Organised by the National Culture Fund, the programme in collaboration with the British Museum - the outcome of a 2010 MOU signed between the prime minister and three British institutions - is aimed at a gradual shift not just in the way national museums are run but also the people who work there and their attitude to change.

Manpower development as a key to improve the image and work styles of our museums was one of the findings of a 2009 brainstorming that the culture ministry had with experts. The wake-up call was perhaps necessary. Museum-going culture is on a decline. The British Museum, for example, gets 60 lakh visitors a year. In comparison, national museums such as NGMA, Delhi, Salarjung Museum, Hyderabad, get around less than half - 20-25 lakh visitors.

"A big challenge is bringing the public to site museums (built on the site of a dig) in remote areas," said Sinha.

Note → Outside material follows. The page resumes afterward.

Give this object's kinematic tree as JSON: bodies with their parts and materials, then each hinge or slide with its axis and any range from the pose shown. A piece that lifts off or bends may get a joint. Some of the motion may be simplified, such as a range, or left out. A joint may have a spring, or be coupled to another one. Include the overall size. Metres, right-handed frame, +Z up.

To find a solution is not his brief, he said, but courtesy the training programme, he was a new man. As part of the course, each curator will effect one change in his workplace. "We were told the caption should not be more attractive than the object," said Sinha. He will now ensure they tell the whole story, introduce touch-screens near objects as visitors these days, need a "TV feeling."

Omkar Wankhede of Allahabad Museum plans to show films on the masterpiece exhibits to schoolchildren in villages around his city. Dr Abdullah Mondol, curator, Birla Industrial Technology museum, Kolkata, has learnt that science museums could do with a bit of drama. In his new gallery on electricity, expect "lightning, synchronised sparks, thunder."

"Indian museum officials have a strong conservation ethics," said Jill Maggs, British Museum, but added that museums "need to be more than just about the past."

National museums need to reinvent themselves if they want to stay relevant to the world of contemporary art and cultural practice said critic Shuddhabrata Sengupta. "Museums should be less about the sanctification of icons and the building of canons and more about a place where different currents collide and talk to each other."

Some private museums are seriously debating what museums could be - what is its politics, who does it address, what is it building. In a recent exhibition titled 'Zones of Contact', which Vidya Shivadas co-curated with Akansha Rastogi and Deeksha Nath, Shivadas said they "worked with this idea by historian James Clifford which looks at the museum as a fraught public space that is actually being shaped by artists, communities and their agendas."